**Stated task:**
Below are entries. Copy exactly the lines running from the line that holds "Write the OpenSCAD" to the line that holds "tilt = 22; // [0:1:30]", with both ends included.

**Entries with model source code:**
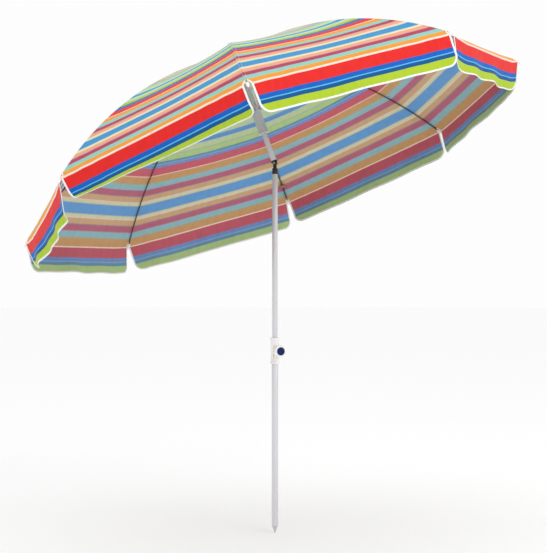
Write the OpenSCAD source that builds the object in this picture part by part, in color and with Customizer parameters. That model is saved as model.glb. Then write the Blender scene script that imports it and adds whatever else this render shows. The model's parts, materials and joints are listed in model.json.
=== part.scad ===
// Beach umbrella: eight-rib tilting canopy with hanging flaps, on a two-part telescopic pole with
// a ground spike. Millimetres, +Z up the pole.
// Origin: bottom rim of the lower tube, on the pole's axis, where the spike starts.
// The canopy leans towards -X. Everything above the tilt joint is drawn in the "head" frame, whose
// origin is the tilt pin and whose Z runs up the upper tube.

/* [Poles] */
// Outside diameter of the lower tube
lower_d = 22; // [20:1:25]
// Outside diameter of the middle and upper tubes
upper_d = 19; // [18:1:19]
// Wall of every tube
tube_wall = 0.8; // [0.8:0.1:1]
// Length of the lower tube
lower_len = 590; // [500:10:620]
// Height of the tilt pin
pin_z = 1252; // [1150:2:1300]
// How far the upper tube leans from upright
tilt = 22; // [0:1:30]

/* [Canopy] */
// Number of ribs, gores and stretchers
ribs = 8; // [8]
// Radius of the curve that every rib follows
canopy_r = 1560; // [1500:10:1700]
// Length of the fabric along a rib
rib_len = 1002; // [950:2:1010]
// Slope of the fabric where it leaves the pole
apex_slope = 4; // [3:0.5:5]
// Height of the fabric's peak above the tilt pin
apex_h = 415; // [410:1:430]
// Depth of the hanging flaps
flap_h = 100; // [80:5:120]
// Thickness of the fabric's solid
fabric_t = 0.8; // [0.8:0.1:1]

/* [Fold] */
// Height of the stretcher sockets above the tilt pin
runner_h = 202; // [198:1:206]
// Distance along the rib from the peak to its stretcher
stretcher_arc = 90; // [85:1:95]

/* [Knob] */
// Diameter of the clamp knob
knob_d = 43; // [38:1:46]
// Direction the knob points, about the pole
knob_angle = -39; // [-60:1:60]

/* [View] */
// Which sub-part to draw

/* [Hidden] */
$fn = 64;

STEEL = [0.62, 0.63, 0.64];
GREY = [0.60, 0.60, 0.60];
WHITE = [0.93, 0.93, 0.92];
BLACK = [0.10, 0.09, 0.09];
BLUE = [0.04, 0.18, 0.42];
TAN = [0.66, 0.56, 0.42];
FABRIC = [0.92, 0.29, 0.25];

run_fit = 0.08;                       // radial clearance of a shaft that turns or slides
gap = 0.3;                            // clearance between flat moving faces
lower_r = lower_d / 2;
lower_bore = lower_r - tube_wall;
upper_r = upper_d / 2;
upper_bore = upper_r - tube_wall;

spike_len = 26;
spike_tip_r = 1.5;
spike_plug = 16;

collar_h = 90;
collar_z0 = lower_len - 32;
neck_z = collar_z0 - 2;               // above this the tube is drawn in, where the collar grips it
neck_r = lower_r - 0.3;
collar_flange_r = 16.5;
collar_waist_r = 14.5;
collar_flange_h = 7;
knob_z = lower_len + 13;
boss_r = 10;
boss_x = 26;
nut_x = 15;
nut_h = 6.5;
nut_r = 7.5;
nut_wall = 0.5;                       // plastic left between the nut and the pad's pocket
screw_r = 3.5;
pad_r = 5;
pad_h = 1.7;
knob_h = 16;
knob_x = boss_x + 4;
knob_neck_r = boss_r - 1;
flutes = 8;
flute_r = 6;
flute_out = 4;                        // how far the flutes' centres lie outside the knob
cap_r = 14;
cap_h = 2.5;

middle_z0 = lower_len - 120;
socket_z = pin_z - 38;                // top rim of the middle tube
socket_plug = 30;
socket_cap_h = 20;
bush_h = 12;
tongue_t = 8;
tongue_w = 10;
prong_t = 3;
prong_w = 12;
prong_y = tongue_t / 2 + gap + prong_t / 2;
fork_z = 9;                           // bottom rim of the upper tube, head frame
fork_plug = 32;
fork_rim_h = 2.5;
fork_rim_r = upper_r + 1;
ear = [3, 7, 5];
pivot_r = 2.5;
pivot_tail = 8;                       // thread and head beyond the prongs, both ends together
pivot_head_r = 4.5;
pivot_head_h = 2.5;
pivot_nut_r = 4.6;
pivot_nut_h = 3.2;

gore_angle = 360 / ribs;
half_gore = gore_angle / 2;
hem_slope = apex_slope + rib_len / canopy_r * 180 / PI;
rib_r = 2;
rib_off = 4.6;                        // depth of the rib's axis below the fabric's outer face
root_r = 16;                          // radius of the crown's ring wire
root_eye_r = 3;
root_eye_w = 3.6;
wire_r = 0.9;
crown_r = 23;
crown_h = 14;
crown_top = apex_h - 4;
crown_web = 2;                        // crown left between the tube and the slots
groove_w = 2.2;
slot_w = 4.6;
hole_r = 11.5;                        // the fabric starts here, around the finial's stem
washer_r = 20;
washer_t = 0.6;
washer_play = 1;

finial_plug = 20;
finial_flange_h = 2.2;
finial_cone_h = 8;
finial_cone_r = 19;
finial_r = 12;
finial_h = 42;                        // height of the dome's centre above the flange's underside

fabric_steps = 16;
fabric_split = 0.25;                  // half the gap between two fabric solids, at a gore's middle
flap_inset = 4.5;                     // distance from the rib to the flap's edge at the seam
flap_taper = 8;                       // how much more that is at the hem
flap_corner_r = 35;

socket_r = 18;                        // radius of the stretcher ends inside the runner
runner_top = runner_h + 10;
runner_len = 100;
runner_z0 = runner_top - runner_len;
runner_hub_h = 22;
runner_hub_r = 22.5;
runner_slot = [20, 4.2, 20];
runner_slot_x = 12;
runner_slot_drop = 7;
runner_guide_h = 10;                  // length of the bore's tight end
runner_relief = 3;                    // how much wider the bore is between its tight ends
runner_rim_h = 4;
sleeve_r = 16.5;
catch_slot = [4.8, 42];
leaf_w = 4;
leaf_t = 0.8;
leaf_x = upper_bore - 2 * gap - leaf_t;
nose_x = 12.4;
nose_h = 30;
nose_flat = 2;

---

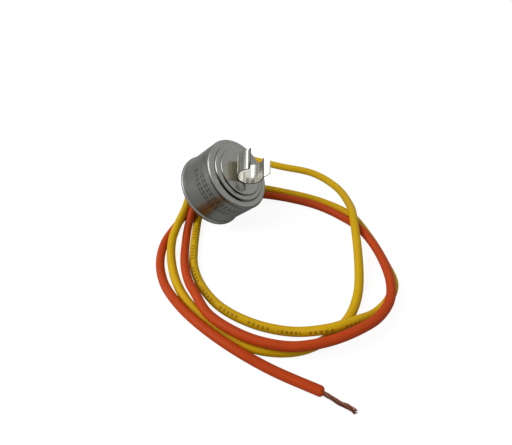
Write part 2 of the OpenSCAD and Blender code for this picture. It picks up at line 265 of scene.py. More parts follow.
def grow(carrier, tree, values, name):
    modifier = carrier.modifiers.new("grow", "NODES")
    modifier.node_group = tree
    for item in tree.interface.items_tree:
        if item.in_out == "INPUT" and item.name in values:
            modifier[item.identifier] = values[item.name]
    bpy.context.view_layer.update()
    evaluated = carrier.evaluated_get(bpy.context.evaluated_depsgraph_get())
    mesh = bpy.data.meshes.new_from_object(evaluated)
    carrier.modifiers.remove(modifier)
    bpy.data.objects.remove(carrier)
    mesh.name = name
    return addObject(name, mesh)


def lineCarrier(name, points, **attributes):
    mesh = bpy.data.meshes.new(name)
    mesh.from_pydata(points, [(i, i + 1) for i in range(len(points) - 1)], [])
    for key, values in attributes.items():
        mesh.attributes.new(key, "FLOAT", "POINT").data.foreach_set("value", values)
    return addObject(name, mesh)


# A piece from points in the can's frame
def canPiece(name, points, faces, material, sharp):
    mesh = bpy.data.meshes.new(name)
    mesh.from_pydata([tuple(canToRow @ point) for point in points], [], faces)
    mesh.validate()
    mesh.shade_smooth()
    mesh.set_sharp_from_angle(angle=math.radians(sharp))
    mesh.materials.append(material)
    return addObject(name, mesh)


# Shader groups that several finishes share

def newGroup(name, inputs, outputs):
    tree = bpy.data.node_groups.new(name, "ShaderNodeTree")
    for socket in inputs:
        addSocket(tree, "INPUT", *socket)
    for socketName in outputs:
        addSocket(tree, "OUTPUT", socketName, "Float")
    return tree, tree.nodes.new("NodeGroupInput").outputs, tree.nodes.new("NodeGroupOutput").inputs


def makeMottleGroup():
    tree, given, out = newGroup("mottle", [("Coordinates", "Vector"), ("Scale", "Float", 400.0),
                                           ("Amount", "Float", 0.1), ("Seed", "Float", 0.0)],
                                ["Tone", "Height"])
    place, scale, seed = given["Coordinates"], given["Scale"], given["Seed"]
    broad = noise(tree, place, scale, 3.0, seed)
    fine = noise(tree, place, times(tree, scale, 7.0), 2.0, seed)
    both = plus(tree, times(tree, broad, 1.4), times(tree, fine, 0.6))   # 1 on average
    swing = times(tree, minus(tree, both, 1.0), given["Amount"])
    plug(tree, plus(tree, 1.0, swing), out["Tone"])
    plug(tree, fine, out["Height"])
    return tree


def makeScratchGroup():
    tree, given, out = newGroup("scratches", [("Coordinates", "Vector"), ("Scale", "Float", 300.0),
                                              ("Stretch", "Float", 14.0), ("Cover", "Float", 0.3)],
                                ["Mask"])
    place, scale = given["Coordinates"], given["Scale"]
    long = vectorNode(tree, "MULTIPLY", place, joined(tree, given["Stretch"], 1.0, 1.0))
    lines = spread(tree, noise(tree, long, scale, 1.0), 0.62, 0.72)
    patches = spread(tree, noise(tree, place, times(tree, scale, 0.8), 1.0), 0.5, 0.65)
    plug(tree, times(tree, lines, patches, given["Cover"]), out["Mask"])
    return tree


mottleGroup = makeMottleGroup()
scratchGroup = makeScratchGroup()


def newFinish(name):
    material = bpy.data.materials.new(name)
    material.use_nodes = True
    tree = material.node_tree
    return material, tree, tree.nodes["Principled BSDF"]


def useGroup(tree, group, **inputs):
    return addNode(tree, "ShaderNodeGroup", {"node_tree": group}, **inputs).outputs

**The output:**
Write the OpenSCAD source that builds the object in this picture part by part, in color and with Customizer parameters. That model is saved as model.glb. Then write the Blender scene script that imports it and adds whatever else this render shows. The model's parts, materials and joints are listed in model.json.
=== part.scad ===
// Beach umbrella: eight-rib tilting canopy with hanging flaps, on a two-part telescopic pole with
// a ground spike. Millimetres, +Z up the pole.
// Origin: bottom rim of the lower tube, on the pole's axis, where the spike starts.
// The canopy leans towards -X. Everything above the tilt joint is drawn in the "head" frame, whose
// origin is the tilt pin and whose Z runs up the upper tube.

/* [Poles] */
// Outside diameter of the lower tube
lower_d = 22; // [20:1:25]
// Outside diameter of the middle and upper tubes
upper_d = 19; // [18:1:19]
// Wall of every tube
tube_wall = 0.8; // [0.8:0.1:1]
// Length of the lower tube
lower_len = 590; // [500:10:620]
// Height of the tilt pin
pin_z = 1252; // [1150:2:1300]
// How far the upper tube leans from upright
tilt = 22; // [0:1:30]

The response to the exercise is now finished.